We are not unique in our tendency to purposely manipulate our environment –go ask an ant or a beaver– but I would argue that our vulnerability as a species has given life to one particular skill, beyond delusion, which we express uniquely: repair.
In the aftermath of the recent deluge of rain, I traipse carefully through the delicate, sodden bottomland prairie to investigate our creek. Recently, I’ve committed myself to become more aware of our watershed, to take more responsibility for it, or at least build some kind of relationship with it. After months of freeze, drought, and stagnation, the Long Branch is running high and cloudy, undoubtedly turbid with the lost soil of extracted landscapes upstream. The water rushes over riffles and knit-together rafts of lichenous branches, foaming as it crashes through the muddy limbs that weave the creek-bank tightly –for the time being– like looped and knotted baling wire, as if the trees have offered this little stream a gift of deadwood to aid in slowing the violence of floodwaters.

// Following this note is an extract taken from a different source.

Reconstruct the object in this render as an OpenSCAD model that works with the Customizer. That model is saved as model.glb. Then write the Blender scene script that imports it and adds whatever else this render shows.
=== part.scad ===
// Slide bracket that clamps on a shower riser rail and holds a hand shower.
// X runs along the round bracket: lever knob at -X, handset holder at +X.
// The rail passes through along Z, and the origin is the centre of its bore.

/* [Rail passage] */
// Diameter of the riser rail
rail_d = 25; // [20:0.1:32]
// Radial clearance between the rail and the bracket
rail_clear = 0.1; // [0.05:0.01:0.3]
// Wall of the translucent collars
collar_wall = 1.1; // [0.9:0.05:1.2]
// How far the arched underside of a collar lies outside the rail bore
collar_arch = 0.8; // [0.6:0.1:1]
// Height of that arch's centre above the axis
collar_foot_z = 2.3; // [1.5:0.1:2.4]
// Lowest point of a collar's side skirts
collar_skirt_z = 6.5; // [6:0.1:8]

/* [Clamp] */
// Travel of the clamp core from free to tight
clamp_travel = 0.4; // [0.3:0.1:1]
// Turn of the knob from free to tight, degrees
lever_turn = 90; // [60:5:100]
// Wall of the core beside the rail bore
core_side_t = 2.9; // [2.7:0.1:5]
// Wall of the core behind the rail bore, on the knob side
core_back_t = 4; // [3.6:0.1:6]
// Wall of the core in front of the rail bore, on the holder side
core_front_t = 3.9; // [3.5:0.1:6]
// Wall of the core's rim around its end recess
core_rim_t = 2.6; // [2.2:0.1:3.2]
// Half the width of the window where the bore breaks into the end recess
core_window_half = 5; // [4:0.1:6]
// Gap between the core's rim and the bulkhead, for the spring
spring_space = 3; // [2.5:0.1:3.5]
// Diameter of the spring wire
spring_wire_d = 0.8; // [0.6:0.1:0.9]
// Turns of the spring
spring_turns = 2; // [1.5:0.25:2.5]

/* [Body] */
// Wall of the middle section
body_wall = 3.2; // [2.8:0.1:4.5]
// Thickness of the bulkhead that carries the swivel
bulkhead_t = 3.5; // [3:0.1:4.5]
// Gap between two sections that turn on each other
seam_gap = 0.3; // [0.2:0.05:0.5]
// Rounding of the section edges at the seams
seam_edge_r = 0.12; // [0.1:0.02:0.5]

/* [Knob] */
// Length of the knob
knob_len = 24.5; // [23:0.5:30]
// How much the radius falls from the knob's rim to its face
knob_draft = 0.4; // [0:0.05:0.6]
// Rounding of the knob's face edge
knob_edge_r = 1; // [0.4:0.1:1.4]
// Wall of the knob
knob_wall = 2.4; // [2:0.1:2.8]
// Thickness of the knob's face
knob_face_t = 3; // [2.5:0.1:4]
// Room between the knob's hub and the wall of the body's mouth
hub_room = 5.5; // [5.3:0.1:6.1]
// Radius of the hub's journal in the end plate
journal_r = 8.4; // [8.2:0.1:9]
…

In the gradually receding puddles of rain that flicker with wind and sunlight, terrestrial crawdaddies –with crawmommies and their little crawbabies on their backs– excavate muddy cathedrals, moving to higher ground of their own construction as they purge the inundated clay. A red-winged blackbird tucks fresh thatch into a storm-damaged nest, gliding hither and yon for salvaged scraps of last year’s grass. Dead stumps sprout fruiting bodies, and the prairie muck shimmers with young, green growth. Hummingbird bees feed at the spring beauties between storms, calves and kids feed at their mothers in the shelter of their barns, and at night you can hear worms crinkling beneath the wet leaves. Resurrection season is arriving, if only I can keep the fence mended another week.

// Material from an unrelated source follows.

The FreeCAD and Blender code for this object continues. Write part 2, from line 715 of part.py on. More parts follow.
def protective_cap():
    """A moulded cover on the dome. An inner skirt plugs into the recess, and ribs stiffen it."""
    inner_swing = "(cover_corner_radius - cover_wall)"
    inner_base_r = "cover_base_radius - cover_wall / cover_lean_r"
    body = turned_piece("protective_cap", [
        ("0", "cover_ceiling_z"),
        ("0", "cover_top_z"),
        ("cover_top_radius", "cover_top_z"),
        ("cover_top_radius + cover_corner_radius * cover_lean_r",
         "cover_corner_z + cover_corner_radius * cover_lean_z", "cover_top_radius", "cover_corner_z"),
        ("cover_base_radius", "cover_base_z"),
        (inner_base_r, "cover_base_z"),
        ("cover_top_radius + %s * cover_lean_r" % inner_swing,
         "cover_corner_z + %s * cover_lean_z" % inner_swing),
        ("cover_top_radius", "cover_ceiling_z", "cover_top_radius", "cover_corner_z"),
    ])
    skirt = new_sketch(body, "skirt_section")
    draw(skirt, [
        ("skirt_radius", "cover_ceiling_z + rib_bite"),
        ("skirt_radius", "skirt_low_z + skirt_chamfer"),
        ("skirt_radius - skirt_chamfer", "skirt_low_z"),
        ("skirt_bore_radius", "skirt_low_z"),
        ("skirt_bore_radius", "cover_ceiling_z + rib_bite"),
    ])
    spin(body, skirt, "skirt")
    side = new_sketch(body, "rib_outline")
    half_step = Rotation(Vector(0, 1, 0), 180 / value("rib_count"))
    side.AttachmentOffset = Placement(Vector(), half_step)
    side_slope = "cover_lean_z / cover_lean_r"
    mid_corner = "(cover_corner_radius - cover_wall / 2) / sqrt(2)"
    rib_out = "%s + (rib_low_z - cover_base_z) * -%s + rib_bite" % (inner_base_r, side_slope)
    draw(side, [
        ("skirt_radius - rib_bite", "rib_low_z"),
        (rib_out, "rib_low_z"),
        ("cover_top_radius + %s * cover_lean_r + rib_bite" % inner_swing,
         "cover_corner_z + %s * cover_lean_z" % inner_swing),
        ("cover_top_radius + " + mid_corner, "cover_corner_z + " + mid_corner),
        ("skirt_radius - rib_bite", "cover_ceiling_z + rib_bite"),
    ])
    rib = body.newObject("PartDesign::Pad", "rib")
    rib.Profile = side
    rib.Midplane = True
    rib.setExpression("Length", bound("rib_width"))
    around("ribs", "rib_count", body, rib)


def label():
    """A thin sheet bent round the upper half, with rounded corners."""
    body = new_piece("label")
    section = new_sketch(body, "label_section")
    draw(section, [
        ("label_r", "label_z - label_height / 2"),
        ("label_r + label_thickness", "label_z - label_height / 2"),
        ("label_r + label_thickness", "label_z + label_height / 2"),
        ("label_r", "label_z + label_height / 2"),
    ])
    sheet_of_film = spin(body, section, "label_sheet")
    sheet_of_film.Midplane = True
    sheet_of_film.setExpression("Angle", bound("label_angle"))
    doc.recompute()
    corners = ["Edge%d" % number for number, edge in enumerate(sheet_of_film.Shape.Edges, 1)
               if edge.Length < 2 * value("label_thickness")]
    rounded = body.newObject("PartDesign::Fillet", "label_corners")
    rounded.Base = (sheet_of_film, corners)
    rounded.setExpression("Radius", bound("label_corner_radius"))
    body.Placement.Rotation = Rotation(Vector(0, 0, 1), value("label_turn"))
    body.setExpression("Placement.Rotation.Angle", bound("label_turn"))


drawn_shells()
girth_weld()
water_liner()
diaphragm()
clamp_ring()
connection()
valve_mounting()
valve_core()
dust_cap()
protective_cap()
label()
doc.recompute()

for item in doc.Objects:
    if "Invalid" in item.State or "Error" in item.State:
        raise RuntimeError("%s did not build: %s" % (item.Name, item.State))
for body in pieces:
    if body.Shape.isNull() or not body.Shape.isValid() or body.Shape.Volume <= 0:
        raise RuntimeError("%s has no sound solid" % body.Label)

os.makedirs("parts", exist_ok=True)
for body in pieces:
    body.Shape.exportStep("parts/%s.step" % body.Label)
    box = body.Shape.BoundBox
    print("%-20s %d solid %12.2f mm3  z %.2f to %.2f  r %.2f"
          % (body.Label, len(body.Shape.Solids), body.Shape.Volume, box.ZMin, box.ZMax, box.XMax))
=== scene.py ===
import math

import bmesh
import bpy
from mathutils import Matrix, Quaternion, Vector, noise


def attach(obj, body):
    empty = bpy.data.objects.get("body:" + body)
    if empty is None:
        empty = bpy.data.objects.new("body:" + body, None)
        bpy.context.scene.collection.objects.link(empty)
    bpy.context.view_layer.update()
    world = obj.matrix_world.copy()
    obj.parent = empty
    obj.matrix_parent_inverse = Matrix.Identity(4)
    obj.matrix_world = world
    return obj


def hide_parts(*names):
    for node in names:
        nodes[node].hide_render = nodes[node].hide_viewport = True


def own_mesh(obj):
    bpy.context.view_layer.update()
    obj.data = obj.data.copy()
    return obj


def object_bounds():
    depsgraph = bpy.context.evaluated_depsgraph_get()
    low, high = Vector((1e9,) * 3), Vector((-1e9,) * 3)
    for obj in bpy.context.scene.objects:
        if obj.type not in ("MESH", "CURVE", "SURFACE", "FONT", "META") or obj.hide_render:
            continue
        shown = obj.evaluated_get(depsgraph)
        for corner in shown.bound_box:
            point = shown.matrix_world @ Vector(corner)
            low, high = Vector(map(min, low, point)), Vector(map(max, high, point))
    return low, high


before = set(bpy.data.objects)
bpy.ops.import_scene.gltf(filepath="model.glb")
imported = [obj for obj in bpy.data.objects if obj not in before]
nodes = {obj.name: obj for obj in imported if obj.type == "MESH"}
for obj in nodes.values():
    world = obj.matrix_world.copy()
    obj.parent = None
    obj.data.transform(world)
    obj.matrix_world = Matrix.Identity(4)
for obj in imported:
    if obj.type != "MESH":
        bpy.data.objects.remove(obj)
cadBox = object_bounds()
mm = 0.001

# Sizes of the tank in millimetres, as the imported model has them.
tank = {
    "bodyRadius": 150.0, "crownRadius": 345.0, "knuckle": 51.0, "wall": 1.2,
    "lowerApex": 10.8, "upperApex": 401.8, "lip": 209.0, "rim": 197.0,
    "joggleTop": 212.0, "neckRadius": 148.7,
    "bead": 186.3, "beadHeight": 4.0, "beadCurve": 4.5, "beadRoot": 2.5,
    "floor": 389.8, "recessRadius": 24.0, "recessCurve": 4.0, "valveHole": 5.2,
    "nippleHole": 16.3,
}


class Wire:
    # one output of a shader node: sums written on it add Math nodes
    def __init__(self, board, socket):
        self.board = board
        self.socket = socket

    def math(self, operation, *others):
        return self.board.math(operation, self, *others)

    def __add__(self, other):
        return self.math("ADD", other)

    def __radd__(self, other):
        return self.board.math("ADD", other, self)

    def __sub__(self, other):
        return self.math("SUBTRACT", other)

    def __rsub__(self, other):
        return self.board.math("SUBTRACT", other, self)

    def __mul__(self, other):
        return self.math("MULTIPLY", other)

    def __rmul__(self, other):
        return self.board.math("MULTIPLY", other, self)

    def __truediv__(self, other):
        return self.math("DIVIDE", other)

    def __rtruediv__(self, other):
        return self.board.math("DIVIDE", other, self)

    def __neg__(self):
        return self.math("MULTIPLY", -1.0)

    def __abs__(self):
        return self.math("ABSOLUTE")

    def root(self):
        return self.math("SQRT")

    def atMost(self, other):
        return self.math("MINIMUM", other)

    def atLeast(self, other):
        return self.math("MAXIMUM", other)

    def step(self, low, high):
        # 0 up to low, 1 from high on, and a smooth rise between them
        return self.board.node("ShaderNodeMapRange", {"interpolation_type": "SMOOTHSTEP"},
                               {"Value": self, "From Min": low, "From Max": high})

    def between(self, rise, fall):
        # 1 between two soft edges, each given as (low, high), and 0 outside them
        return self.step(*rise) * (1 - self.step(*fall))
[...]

Standing with muddy socks in the loafing yard, wrapping wire round the oxidized forms of fifth-hand T-posts, I feel it is important to note that I’m not hoarding the pliers or the wire. I maintain a collection because I’m careless and forgetful with tools. I’m not even that great at using them, but I’m doing my best to fix everything I can, in order of urgency, beginning with the cow fence. I moved our pigs to higher ground in anticipation of the rains, hoping they would knock down last year’s thatch without disturbing the soil too much. This morning, their paddock is laced with muddy tracks, and so my next job is to soothe the dirt with seeds and spent hay and a sprinkle of biochar, before moving the offending swine somewhere less delicate– perhaps I’ll find some of my wayward pliers back behind the buck-goat shed after they’ve grazed it down.

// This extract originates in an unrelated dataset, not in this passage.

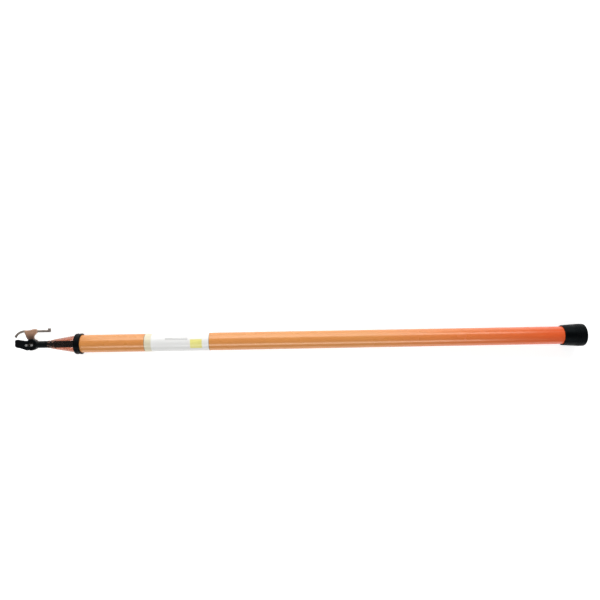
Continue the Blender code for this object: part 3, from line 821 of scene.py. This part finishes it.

I’m not hoarding the pliers so much as holding onto them, refining my own repair skills, until I can hand them off to the next generation of fixers to hold the perimeter. I hope that whoever inherits them doesn’t mind the rust, nor the mismatched wire, and I hope they believe I left things good enough, in this grass-sugar stillness between spring storms. At my most optimistic, and delusional, I sometimes hope to leave them more– some grand engineered plan to re-route the violence of a world in tailspin. And maybe that isn’t impossible. But if we’re to move beyond the next half-century as a species, a lot of us are going to have to get our socks muddy and learn how to twist wire… focus on repair and leave the resurrection to nature.